Stored items:
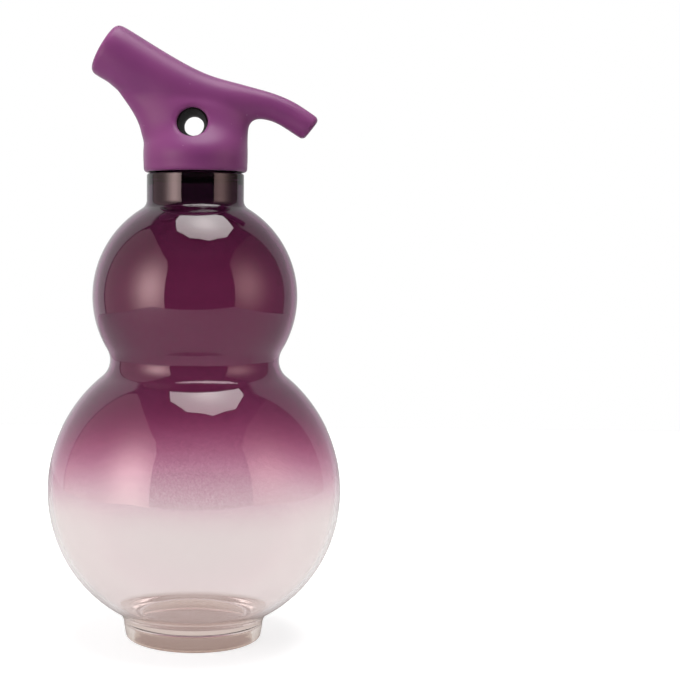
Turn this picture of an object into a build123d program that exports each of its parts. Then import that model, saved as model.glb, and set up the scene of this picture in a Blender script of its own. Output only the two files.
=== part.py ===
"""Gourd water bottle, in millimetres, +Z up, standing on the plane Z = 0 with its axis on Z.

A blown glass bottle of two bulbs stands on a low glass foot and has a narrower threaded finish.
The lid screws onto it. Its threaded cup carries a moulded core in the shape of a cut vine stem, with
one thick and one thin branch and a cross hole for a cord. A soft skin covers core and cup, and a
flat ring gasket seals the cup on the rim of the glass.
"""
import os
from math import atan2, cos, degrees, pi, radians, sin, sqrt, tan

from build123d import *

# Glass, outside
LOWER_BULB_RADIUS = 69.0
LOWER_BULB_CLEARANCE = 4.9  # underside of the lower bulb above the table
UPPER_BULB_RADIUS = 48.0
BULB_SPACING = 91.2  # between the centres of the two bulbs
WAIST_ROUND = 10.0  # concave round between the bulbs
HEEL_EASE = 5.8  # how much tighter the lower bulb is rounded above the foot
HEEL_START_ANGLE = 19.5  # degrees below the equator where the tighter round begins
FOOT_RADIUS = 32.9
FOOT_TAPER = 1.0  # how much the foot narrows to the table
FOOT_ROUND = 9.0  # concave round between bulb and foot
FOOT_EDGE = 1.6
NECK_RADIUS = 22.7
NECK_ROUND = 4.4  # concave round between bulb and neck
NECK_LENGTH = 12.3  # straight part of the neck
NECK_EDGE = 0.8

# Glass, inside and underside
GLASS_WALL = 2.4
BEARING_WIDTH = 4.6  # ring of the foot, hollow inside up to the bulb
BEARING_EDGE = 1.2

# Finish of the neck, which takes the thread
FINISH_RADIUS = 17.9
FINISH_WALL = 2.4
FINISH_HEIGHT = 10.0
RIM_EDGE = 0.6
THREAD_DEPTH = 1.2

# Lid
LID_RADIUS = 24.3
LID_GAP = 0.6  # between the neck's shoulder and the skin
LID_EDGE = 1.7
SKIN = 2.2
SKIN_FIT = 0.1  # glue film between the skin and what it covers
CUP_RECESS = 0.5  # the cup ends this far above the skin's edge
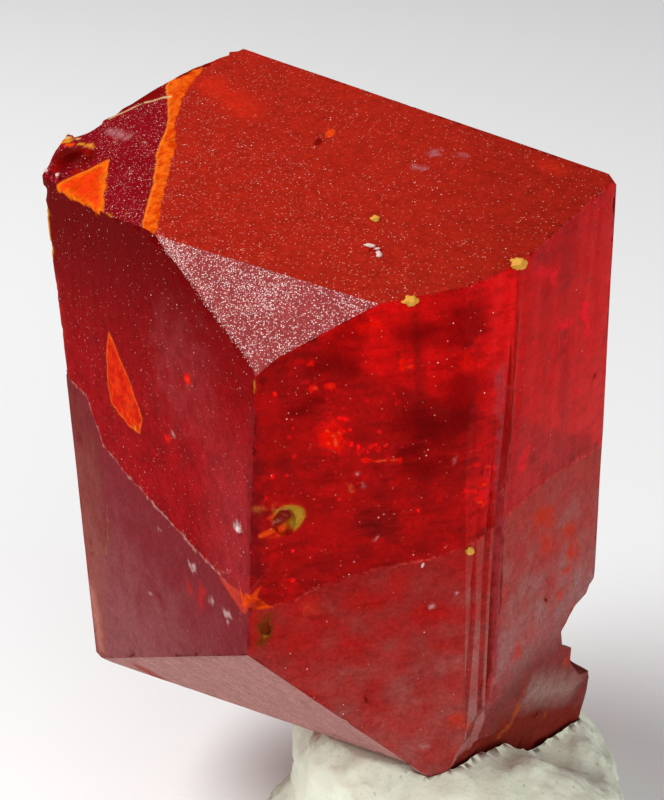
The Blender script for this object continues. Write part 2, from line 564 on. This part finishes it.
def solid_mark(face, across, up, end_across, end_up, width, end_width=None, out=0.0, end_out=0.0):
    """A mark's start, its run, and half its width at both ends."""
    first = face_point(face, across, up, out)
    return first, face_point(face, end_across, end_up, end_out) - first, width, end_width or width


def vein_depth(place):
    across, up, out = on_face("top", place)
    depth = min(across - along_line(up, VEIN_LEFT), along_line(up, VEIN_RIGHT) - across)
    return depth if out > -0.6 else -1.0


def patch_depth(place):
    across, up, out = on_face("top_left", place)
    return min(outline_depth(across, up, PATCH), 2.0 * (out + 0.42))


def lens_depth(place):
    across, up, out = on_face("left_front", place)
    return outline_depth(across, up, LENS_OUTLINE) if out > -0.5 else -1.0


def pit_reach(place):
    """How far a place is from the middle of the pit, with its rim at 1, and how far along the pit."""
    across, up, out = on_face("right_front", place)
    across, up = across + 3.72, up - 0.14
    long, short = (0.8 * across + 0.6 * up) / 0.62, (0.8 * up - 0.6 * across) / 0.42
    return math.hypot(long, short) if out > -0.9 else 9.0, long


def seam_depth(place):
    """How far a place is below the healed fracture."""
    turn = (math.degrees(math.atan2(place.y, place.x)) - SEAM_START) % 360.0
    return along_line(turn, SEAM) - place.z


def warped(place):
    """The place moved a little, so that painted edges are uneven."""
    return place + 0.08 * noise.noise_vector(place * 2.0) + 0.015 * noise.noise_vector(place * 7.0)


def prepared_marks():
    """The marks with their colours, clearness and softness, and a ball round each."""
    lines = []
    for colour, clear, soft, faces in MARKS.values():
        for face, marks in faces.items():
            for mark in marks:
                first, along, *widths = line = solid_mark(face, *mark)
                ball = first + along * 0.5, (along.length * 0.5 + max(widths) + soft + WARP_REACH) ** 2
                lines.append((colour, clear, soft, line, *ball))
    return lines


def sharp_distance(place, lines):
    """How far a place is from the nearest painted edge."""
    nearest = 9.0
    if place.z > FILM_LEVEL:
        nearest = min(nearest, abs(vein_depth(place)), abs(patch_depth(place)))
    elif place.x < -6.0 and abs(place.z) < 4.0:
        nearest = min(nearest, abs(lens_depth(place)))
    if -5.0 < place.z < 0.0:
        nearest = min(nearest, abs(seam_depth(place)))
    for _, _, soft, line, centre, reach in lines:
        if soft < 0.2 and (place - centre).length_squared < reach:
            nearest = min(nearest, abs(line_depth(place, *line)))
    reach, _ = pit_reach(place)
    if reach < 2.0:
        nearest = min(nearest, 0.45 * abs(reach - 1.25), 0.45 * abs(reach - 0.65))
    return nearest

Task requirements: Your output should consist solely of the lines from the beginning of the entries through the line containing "from build123d import *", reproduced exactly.

Output of the exercise:
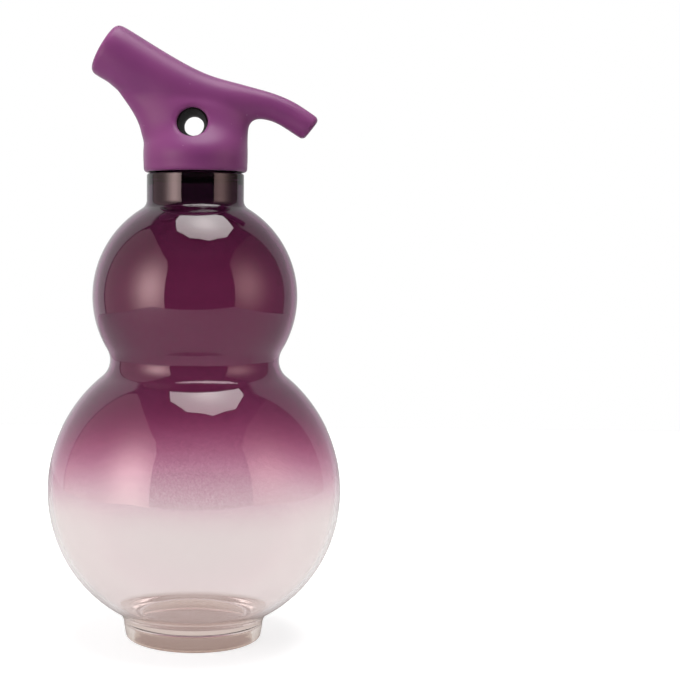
Turn this picture of an object into a build123d program that exports each of its parts. Then import that model, saved as model.glb, and set up the scene of this picture in a Blender script of its own. Output only the two files.
=== part.py ===
"""Gourd water bottle, in millimetres, +Z up, standing on the plane Z = 0 with its axis on Z.

A blown glass bottle of two bulbs stands on a low glass foot and has a narrower threaded finish.
The lid screws onto it. Its threaded cup carries a moulded core in the shape of a cut vine stem, with
one thick and one thin branch and a cross hole for a cord. A soft skin covers core and cup, and a
flat ring gasket seals the cup on the rim of the glass.
"""
import os
from math import atan2, cos, degrees, pi, radians, sin, sqrt, tan

from build123d import *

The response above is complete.